What the Government Isn't Telling Us About COVID
You don't need to watch the movie Fight Club to know what the first rule of fight club is. As we've heard many times, it's "You do not talk about fight club."
The information sharing has slowed to a trickle on COVID, despite the fact parts of Canada are clearly seeing a sixth wave. The problem is, they're not talking about it.
Disappearing Data
During the pandemic, there have been many people, from news reporters, to doctors, to others who have taken the data Alberta Health Services (AHS) has placed on its website and turned it into very useful information. These have included charts and graphs, so detailed that it became very easy to track where we were when it came to COVID.
Perhaps nobody has done this better than journalist Aryn Toombs, who works for the independent news provider LiveWire Calgary. Aryn created the amazing website Charting Alberta COVID and still maintains it.
Several weeks ago, I noticed the detailed information from Aryn and others changed drastically, so I asked Aryn last week whether AHS had cut back on the data it had been sharing with the public.
Here’s Aryn’s reply, reprinted with his permission. “So there's two types of changes that were made: the first was the obvious surface level changes - fewer geo maps, fewer charts, fewer data tables.
The other side is less obvious, but within the data presented, there is less information. The master spreadsheet for example completely removed status for patients, meaning its now impossible to determine active cases, recovered cases, and deaths.
The geo maps that are left have far less information on them, making it harder to determine where in the province things are occurring like spikes in cases or deaths, or where people are being vaccinated.
So it’s a dual combination of less information being presented to the public, but also less data being shared, so that if the public wanted to delve deeper into how things are going in the province, that is no longer possible.
But it’s also worth pointing out that policy changes have rendered even what little data we have left as being mostly useless. The data as its presented now is backwards facing. It’s a historical reflection of what we've seen, because there simply is not enough testing in this province going forward to have a precise picture of where we stand. For that, all we have left is wastewater data, and even that is under the gun.”
Out of Sight, Out of Mind
The question is why? Why has AHS suddenly started sharing less data with the public?
It’s not as if AHS is no longer tracking COVID. It is. It has the information. It doesn’t have as much because it stopped much of the testing it was doing months ago. What has changed is, far less is being shared with the public, so the question then becomes, why is this being done?
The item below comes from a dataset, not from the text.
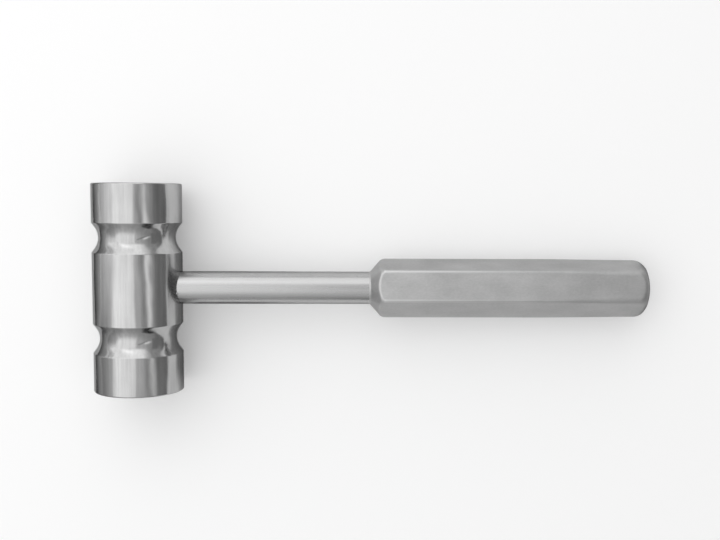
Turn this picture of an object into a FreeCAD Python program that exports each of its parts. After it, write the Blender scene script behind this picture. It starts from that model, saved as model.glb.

In my opinion, it’s pretty simple. It’s all part of a general movement in Alberta and many other Canadian provinces to talk less about COVID and share less information. There’s a time-tested public relations practice that if the government spends less time talking about an issue, there’s less media coverage and less of a concern in the minds of most citizens.
Out of sight out of mind.
Granted, there must come a time when this has to happen. We can’t continue to spend truckloads of money on COVID the way we have for the past couple of years. The question is, is now the time to do that, when the sixth wave has already hit in parts of Canada?
Late last week, health officials in Ottawa and eastern Ontario urged people to resume social distancing and wearing a mask indoors. In the last week that masks were mandated in Ontario, around 14,000 new daily cases were discovered. Last week, there were predictions from experts that Ontario will see 100,000 to 120,000 new infections every day very soon.
The sixth wave is already here. Despite that, health restrictions in almost every province have been scrapped. Governments have moved on from COVID. We're on our own now.
The Media Loses Interest in COVID
If the Alberta government does have a strategy to talk less about COVID, it is working.
It’s been weeks since Premier Jason Kenney appeared at a news conference to talk about COVID. Health Minister Jason Copping and the Chief Medical Officer of Health, Dr. Deena Hinshaw now only do one news conference a week and they only talk about some basic data like hospitalizations, ICU cases and deaths. As I watched their news conference last Thursday, I could almost picture them walking a tightrope between saying COVID is still here and we need to take precautions, but not wanting to alarm anyone to raise calls for renewed health restrictions. It was interesting to watch.
Only three reporters attended last week’s news conference and two were at the one the week before. Maybe the media is tired of talking about COVID too. The government’s plan seems to be working.
I would prefer the media to talk about how the data from AHS has changed and why. I know Aryn and others like Dr. Joe Vipond have been making that point for weeks.
Alberta isn’t alone in this effort. Ontario’s Chief Medical Officer of Health hasn’t done a news conference in weeks and Saskatchewan reports COVID numbers even less frequently than Alberta.
The problem is, I’ve seen the following comment so often in social media for the last two weeks that it scares me – “I know more people today with COVID than any time in the last two years.”
Sure, the number of people going to hospital and the ICU with COVID has remained fairly stable. People will get COVID, just like the flu. But do we really know enough about the long-term effects of COVID, to simply say “It’s like the flu. People may get it, but they’ll recover.” Tell that to the millions of COVID long haulers in North America.
Despite that, governments are closing testing sites, sharing less data, talking less about COVID and providing fewer forecasts about what may happen in the future.
The first rule of Fight Club is, you do not talk about fight club. Or COVID apparently now too.